If a mount request comes in from an IP address where the DNS server of the subnet for the source IP is down or not running named, rpc.mountd freezes or is greatly slowed down causing all requests to time out (even requests from IP addresses that resolve properly). This problem does NOT occur of the DNS server is running, even if the IP address does not resolve to a name. In other words, this problem seems to occur only if the (delegated) name server for the subnet (of the NFS client) is not running. I have placed a tar (gz) file with an strace of rpc.mountd, and the output of a couple of test scripts in the URL: http://intranet.redhat.com/~kambiz/ The tar file contains the following: NFS-DNS-Issue/ NFS-DNS-Issue/slowmount.sh NFS-DNS-Issue/NFS_Server_mountd_strace NFS-DNS-Issue/bouncemount.sh NFS-DNS-Issue/named.conf NFS-DNS-Issue/notes NFS-DNS-Issue/NFS_Client_mount_unmount_via_good_interface NFS-DNS-Issue/NFS_Client_mount_unmount_via_bad_interface NFS-DNS-Issue/168.192.in-addr.arpa The .sh files are my test scripts. The NFS_* are text files with lots of information to help demonstrate this problem. Kambiz
Ok. I just ran my test on a 7.0 beta system (6.9.2 w/ 2.2.16 kernel and nfs-utils) in the test lab. And the problem is identically reproduced.

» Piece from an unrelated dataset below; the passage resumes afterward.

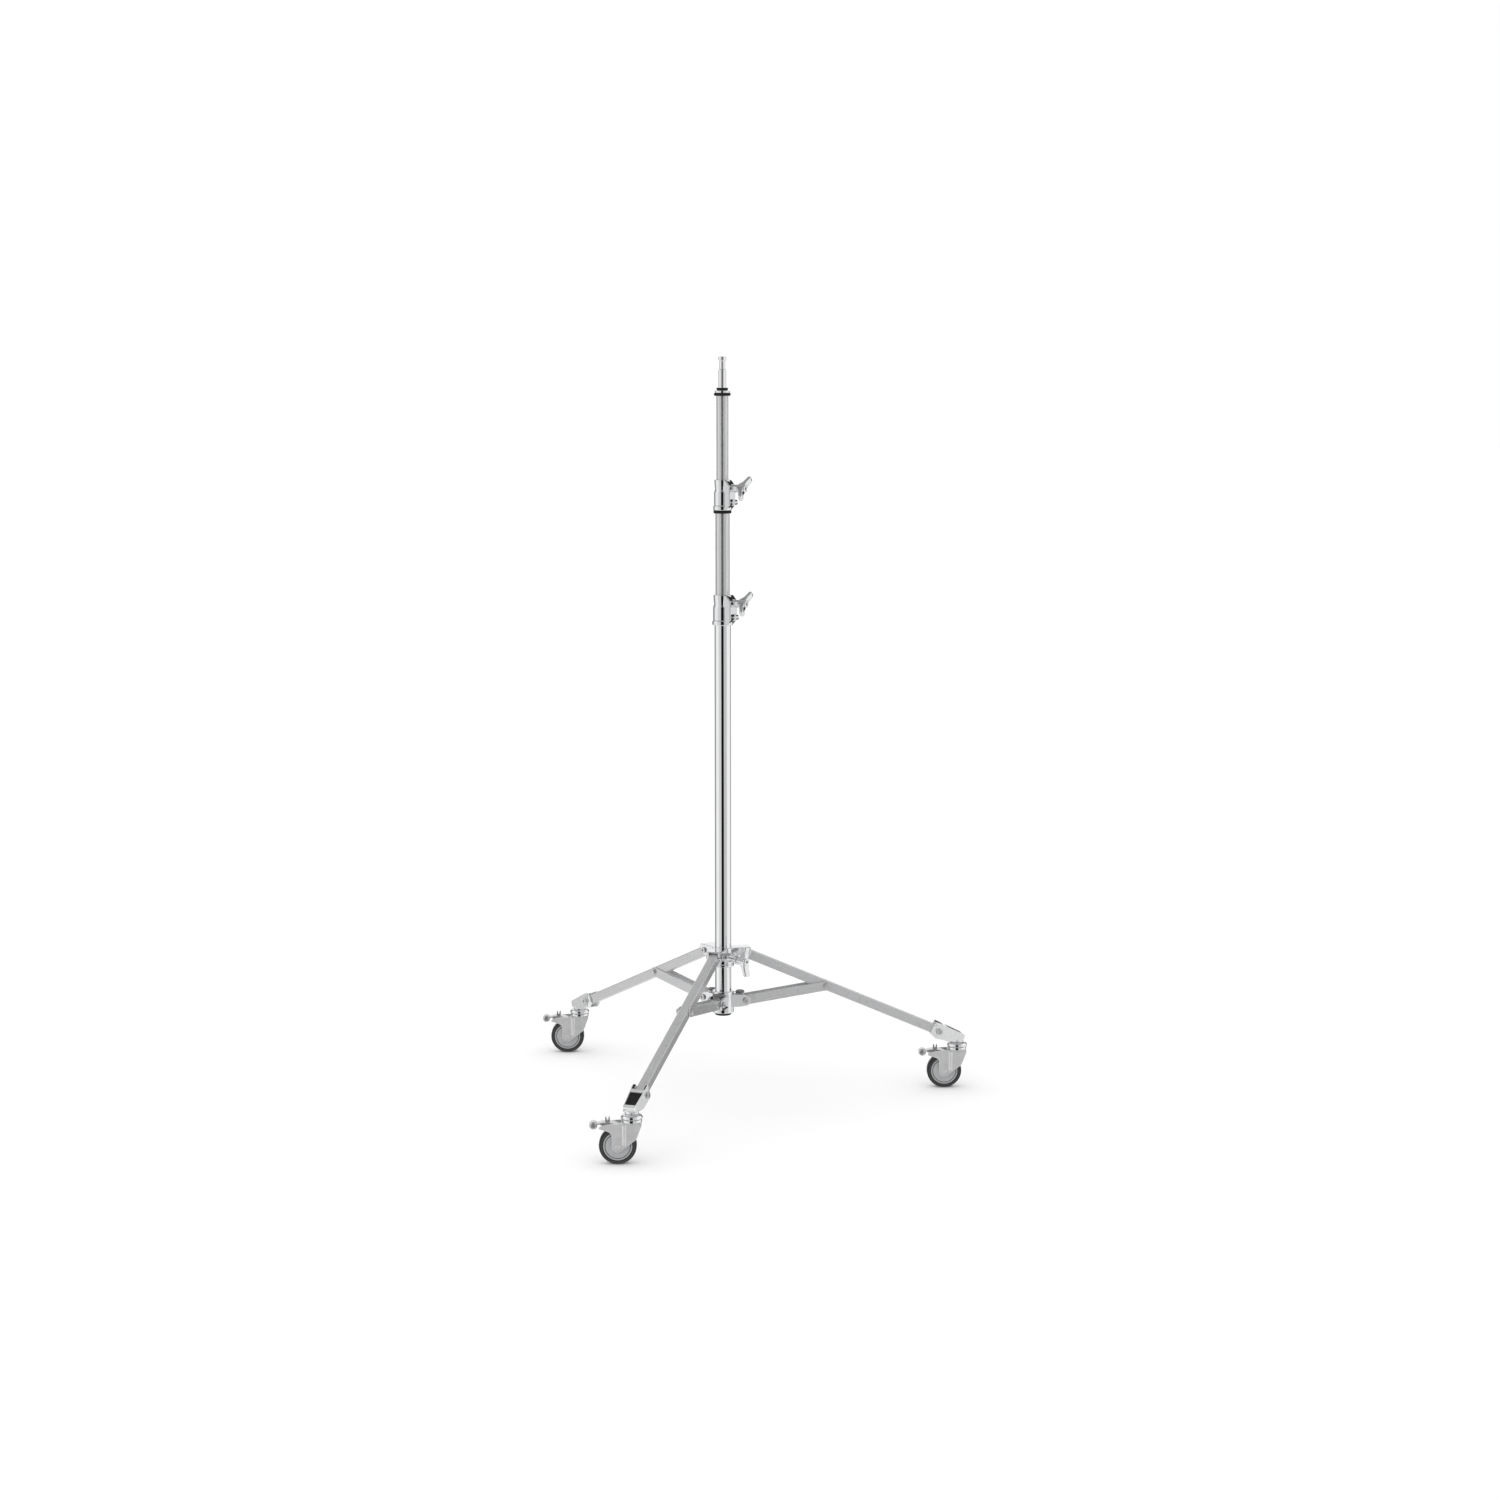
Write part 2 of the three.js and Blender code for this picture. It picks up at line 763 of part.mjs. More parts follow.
// Domed bearing housing with the stem that enters the bracket, open below for the kingpin.
function swivelHeadGeometry() {
  const skirtTop = headBottom + swivelHead.skirtHeight;
  const shoulder = headBottom + swivelHead.shoulderRise;
  const pocket = fork.kingpinRadius + gap;
  const pocketTop = headBottom + fork.kingpinHeight;
  return turned(
    [
      [0, pocketTop],
      [pocket, pocketTop],
      [pocket, headBottom],
      [swivelHead.radius, headBottom],
      [swivelHead.radius, skirtTop],
      [swivelHead.shoulderRadius, shoulder],
      [swivelHead.crownRadius, headTop],
      [swivelHead.stemRadius, headTop],
      [swivelHead.stemRadius, headTop + swivelHead.stemHeight],
      [0, headTop + swivelHead.stemHeight],
    ],
    headSides,
  );
}

// Side plate of the fork: leg down to the axle eye, and an arm reaching back over the wheel.
function forkPlateShape() {
  const shape = new THREE.Shape();
  const axleX = -wheel.trail;
  const armZ = crownTop - fork.armTipDrop;
  shape.moveTo(fork.crownFront, crownTop);
  shape.lineTo(fork.crownFront, crownBottom);
  shape.lineTo(fork.shinReach, axleHeight + fork.shinRise);
  shape.absarc(axleX, axleHeight, fork.eyeRadius, -Math.PI / 4, -Math.PI, true);
  shape.lineTo(axleX - fork.eyeRadius, axleHeight + fork.calfRise);
  shape.absarc(-fork.armReach, armZ, fork.armTipRadius, -Math.PI / 2, (-3 * Math.PI) / 2, true);
  shape.quadraticCurveTo(-fork.armRootDepth * 2, crownTop, -fork.armRootDepth, crownTop);
  shape.closePath();
  return shape;
}

function forkGeometry() {
  const crown = block(
    [-fork.crownBack, -forkOuterHalf, crownBottom],
    [fork.crownFront, forkOuterHalf, crownTop],
  );
  const plates = [-1, 1].map((side) => {
    const inner = side * fork.halfGap;
    const outer = side * forkOuterHalf;
    return slab(forkPlateShape(), Math.min(inner, outer), Math.max(inner, outer));
  });
  const kingpin = rodUp(fork.kingpinRadius, crownTop - gap, headBottom + fork.kingpinHeight - gap);
  const bores = [
    rodAcross(axle.radius + gap, -wheel.trail, axleHeight, forkOuterHalf + overrun),
    rodAcross(
      pedal.trunnionRadius + gap,
      -pedal.pivotReach,
      crownBottom - pedal.pivotDrop,
      forkOuterHalf + overrun,
    ),
  ];
  return geometryOf(cut(join(crown, ...plates, kingpin), ...bores));
}

function tyreGeometry() {
  const r = wheel.radius;
  const half = tyre.halfWidth;
  return turnedAcross(
    [
      [tyreInnerRadius, -half],
      [r - tyre.shoulder, -half],
      [r, -tyre.treadHalfWidth],
      [r, tyre.treadHalfWidth],
      [r - tyre.shoulder, half],
      [tyreInnerRadius, half],
      [tyreInnerRadius, -half],
    ],
    wheelSides,
  );
}

function wheelCoreGeometry() {
  const hubHalf = fork.halfGap - gap;
  const bore = axle.radius + gap;
  const groove = wheelCore.discRadius + wheelCore.grooveWidth;
  const rim = tyreInnerRadius - gap;
  const floor = wheelCore.rimHalfWidth - wheelCore.grooveDepth;
  const upperSide = [
    [rim, wheelCore.rimHalfWidth],
    [groove, wheelCore.rimHalfWidth],
    [groove, floor],
    [wheelCore.discRadius, floor],
    [wheelCore.discRadius, wheelCore.discHalfWidth],
    [bore, hubHalf],
  ];
  const lowerSide = upperSide.map(([r, h]) => [r, -h]).reverse();
  return turnedAcross([...lowerSide, ...upperSide, lowerSide[0]], coreSides);
}

// Brake pedal: a curved lever between the fork's arms, with a round foot knob and a release tab.
function pedalGeometry() {
  const pivotZ = crownBottom - pedal.pivotDrop;
  const reach = pedal.knobReach - pedal.pivotReach;
  const half = pedal.thickness / 2;
  const middle = pedalCurveShares.map(([along, up]) => [
    -pedal.pivotReach - along * reach,
    pivotZ + up * pedal.pivotDrop,
  ]);
  const upper = middle.map(([x, z]) => [x, z + half]);
  const lower = middle.map(([x, z]) => [x, z - half]).reverse();
  const lever = slab(outline([...upper, ...lower]), -pedal.halfWidth, pedal.halfWidth);
  const trunnion = rodAcross(
    pedal.trunnionRadius,
    -pedal.pivotReach,
    pivotZ,
    forkOuterHalf - gap,
  );
  const knobZ = pivotZ - pedal.knobDrop;
  const foot = rodAcross(pedal.knobRadius, -pedal.knobReach, knobZ, pedal.knobHalfWidth, headSides);
  const tabFront = -pedal.tabReach + pedal.tabLength / 2;
  const tabBack = tabFront - pedal.tabLength;
  const notchFront = -pedal.tabReach + pedal.tabNotch / 2;
  const tabTop = pivotZ + pedal.tabHeight;
  const tab = block(
    [tabBack, -pedal.tabHalfWidth, pivotZ - half],
    [tabFront, pedal.tabHalfWidth, tabTop],
  );
  const notch = block(
    [notchFront - pedal.tabNotch, -pedal.tabHalfWidth - overrun, tabTop - pedal.tabNotchDepth],
    [notchFront, pedal.tabHalfWidth + overrun, tabTop + overrun],
  );
  return geometryOf(cut(join(lever, trunnion, foot, tab), notch));
}

// Materials

function metal(colour, roughness) {
  return new THREE.MeshStandardMaterial({ color: colour, roughness, metalness: 1 });
}

function moulded(colour, roughness) {
  return new THREE.MeshStandardMaterial({ color: colour, roughness, metalness: 0 });
}

const chrome = metal(0xd9dadd, 0.08);
const satinSteel = metal(0xb6b7ba, 0.34);
const castAlloy = metal(0xd2d3d5, 0.22);
const platedSteel = metal(0xc2c3c6, 0.28);
const blackNylon = moulded(0x111214, 0.5);
const blackRubber = moulded(0x18191b, 0.65);
const tyreRubber = moulded(0x303133, 0.62);
const greyNylon = moulded(0xa9abae, 0.45);

// Assembly

const stand = new THREE.Group();

function place(parent, name, geometry, material) {
  const mesh = new THREE.Mesh(geometry, material);
  mesh.name = name;
  parent.add(mesh);
  return mesh;
}

function groupAt(parent, x, z, turnAboutZ = 0, tiltAboutY = 0) {
  const group = new THREE.Group();
  group.position.set(x, 0, z);
  group.rotation.set(0, tiltAboutY, turnAboutZ, "ZYX");
  parent.add(group);
  return group;
}

function addTopSection() {
  const bumperBore = riserTwo.radius + gap;
  place(stand, "spigot", spigotGeometry(), chrome);
  place(
    stand,
    "spigot_washer",
    ring(
      spigot.shankRadius + gap,
      spigotWasher.radius,
      washerBottom,
      washerBottom + spigotWasher.height,
      spigotWasher.bevel,
    ),
    blackNylon,
  );
  place(stand, "top_ferrule", ferruleGeometry(), chrome);
  place(
    stand,
    "top_bumper",
    ring(
      bumperBore,
      topBumper.radius,
      topBumperBottom,
      topBumperBottom + topBumper.height,
      topBumper.bevel,
    ),
    blackRubber,
  );
  place(stand, "riser_2_tube", tubeGeometry(riserTwo, riserTwoBottom, riserTwoTop), satinSteel);
  place(stand, "riser_2_glide", glideGeometry(riserTwo, riserOne, riserTwoBottom), greyNylon);
}

function addClamp(number, outerTube, innerTube, bottom) {
  const turn = radians(clampKnobAzimuth);
  const frame = groupAt(stand, 0, 0, turn);
  const collarSolid = clampCollarGeometry(outerTube, innerTube, bottom);
  place(frame, `clamp_${number}_collar`, collarSolid, castAlloy);
  const start = outerTube.radius + collar.earReach + collar.bossLength + gap;
  const knobFrame = groupAt(frame, start, bottom + collar.knobRise);
  knobFrame.rotation.x = -radians(clampKnobTilt);
  const screwLength = start - innerTube.radius - gap;
  place(knobFrame, `clamp_${number}_knob`, wingKnobGeometry(screwLength), castAlloy);
}

function addColumn() {
  place(stand, "riser_1_tube", tubeGeometry(riserOne, riserOneBottom, riserOneTop), satinSteel);
  place(stand, "riser_1_glide", glideGeometry(riserOne, column, riserOneBottom), greyNylon);
  const bumperBore = riserOne.radius + gap;
  place(
    stand,
    "clamp_2_bumper",
    ring(
      bumperBore,
      bumperBore + clampBumper.wall,
      clampBumperBottom,
      clampBumperBottom + clampBumper.height,
    ),
    blackRubber,
  );
  place(stand, "column_tube", tubeGeometry(column, columnBottom, columnTop), chrome);
  place(stand, "column_foot_plug", footPlugGeometry(), blackNylon);
}

function addBaseCollars() {
  place(stand, "base_slider", sliderGeometry(), castAlloy);
  place(stand, "base_spider", spiderGeometry(), castAlloy);
  const turn = radians(slider.knobAzimuth);
  const bossEnd = column.radius + gap + slider.sleeveWall + slider.bossReach;
  const start = bossEnd + gap;
  const frame = groupAt(stand, 0, 0, turn);
  const knobFrame = groupAt(frame, start, upperPivotHeight - slider.knobDrop);
  const screwLength = start - column.radius - gap;
  place(knobFrame, "base_knob", wingKnobGeometry(screwLength), castAlloy);
}

function addLeg({ name, azimuth }) {
  const frame = groupAt(stand, 0, 0, radians(azimuth));
  const slope = radians(linkage.legSlope);
  const upper = groupAt(frame, linkage.upperPivotRadius, upperPivotHeight, 0, slope);
  place(upper, `${name}_leg`, legGeometry(), satinSteel);
  const cheekHalf = slotHalf + slider.lugWall;
  const upperPin = pinGeometry(cheekHalf, pin.radius, pin.headRadius, pin.headHeight);
  place(upper, `${name}_upper_pivot_pin`, upperPin, platedSteel);

  const run = linkage.midPivotRadius - linkage.lowerPivotRadius;
  const climb = Math.atan2(midPivotHeight - lowerPivotHeight, run);
  const lower = groupAt(frame, linkage.lowerPivotRadius, lowerPivotHeight, 0, -climb);
  place(lower, `${name}_brace`, braceGeometry(), satinSteel);
  const spiderHalf = braceOuterHalf + gap + spider.cheekThickness;
  const lowerPin = pinGeometry(spiderHalf, pin.radius, pin.headRadius, pin.headHeight);
  place(lower, `${name}_lower_pivot_pin`, lowerPin, platedSteel);
  const middle = groupAt(frame, linkage.midPivotRadius, midPivotHeight, 0, -climb);
  place(middle, `${name}_mid_bolt`, midFastenerGeometry(1, pinSides), platedSteel);
  place(middle, `${name}_mid_nut`, midFastenerGeometry(-1, pinSides / 2), platedSteel);

  place(frame, `${name}_caster_bracket`, bracketGeometry(), castAlloy);
  const boltFrame = groupAt(frame, bracketPivotRadius, bracketPivotHeight);
  const bolt = pinGeometry(
    bracket.innerHalfWidth,
    pin.radius,
    pin.headRadius,
    pin.headHeight,
  );
  place(boltFrame, `${name}_bracket_bolt`, bolt, platedSteel);

  const caster = groupAt(frame, swivelRadius, 0, radians(trailAzimuth - 180 - azimuth));
  place(caster, `${name}_swivel_head`, swivelHeadGeometry(), chrome);
  place(caster, `${name}_fork`, forkGeometry(), platedSteel);
  place(caster, `${name}_brake_pedal`, pedalGeometry(), platedSteel);
  const wheelFrame = groupAt(caster, -wheel.trail, axleHeight);
  place(wheelFrame, `${name}_tyre`, tyreGeometry(), tyreRubber);
  place(wheelFrame, `${name}_wheel_core`, wheelCoreGeometry(), greyNylon);
  const axleSolid = pinGeometry(
    forkOuterHalf,
    axle.radius,
    axle.headRadius,
    axle.headHeight,
  );
  place(wheelFrame, `${name}_axle`, axleSolid, platedSteel);
}

addTopSection();
addClamp(2, riserOne, riserTwo, collarTwoBottom);
addColumn();
addClamp(1, column, riserOne, collarOneBottom);
addBaseCollars();
legs.forEach(addLeg);

// The origin goes under the middle of the bounding box, on the floor.
stand.updateMatrixWorld(true);
const middle = new THREE.Box3().setFromObject(stand, true).getCenter(new THREE.Vector3());
stand.position.set(-middle.x, -middle.y, 0);

export default stand;
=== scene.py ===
"""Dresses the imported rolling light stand: tubes, clamps, folding base and casters, with their finishes."""

import cmath
import json
import math

import bpy
from bpy.props import FloatProperty, FloatVectorProperty, PointerProperty
from bpy.types import Operator, Panel, PropertyGroup
from mathutils import Matrix, Vector


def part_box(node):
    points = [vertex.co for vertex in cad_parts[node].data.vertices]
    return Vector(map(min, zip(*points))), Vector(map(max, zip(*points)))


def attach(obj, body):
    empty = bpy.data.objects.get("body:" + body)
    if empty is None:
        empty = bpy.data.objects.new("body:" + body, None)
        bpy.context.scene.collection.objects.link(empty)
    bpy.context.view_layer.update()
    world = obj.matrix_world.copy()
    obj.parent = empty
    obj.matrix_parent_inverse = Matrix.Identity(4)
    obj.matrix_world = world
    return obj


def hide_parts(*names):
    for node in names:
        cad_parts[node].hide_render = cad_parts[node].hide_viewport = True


bl_info = {
    "name": "Rolling Light Stand",
    "version": (1, 0, 0),
    "blender": (4, 5, 0),
    "location": "View3D > Sidebar > Light Stand",
    "description": "Models and finishes a rolling light stand around its packed construction",
    "category": "Add Mesh",
}

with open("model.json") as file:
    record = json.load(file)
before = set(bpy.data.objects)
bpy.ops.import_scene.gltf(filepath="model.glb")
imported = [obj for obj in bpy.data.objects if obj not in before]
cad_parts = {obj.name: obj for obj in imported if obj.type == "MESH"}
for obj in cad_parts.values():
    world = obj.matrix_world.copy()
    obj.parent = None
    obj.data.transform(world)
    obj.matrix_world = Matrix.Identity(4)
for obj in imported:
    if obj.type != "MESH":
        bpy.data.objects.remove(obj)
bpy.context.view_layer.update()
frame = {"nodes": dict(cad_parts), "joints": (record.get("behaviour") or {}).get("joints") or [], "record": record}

MM = 0.001
WELD = 0.002 * MM  # vertices closer than this are one vertex
ROUND_STEPS = 5  # steps in the round of an outline's corner
TURN_STEPS = 96  # steps round a turned piece
BEVEL_STEPS = 3  # steps across a bevelled edge
BEVEL_ANGLE = math.radians(40)  # only edges sharper than this are bevelled
SHARP_ANGLE = math.radians(32)  # edges sharper than this stay crisp
CUT_PAST = 4 * MM  # how far a cutter runs past what it cuts
FIT = 0.3 * MM  # clearance between pieces
TUBE_STEPS = 128  # steps round a tube or a sleeve on it
BOSS_STEPS = 64  # steps round a boss or a pad
ROD_STEPS = 48  # steps round a pin, a bolt or a hole
EDGE_SHARE = 0.49  # the most that a corner's round takes of the edges beside it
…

I've added an additional tgz file to my intranet page (http://intranet.redhat.com/~kambiz/) called stuff.tgz which is the named configuration to go along with the named.conf file in the original tgz file.
assigned to johnsonm
rpc.mountd uses the well defined gethostbyXXX() rouitnes to resolve addresses and hostnames. Since these routines are subject to long resolver timeouts, there is not much rpc.mountd can do to elminate this problem. To avoid this problem run multiple nameds.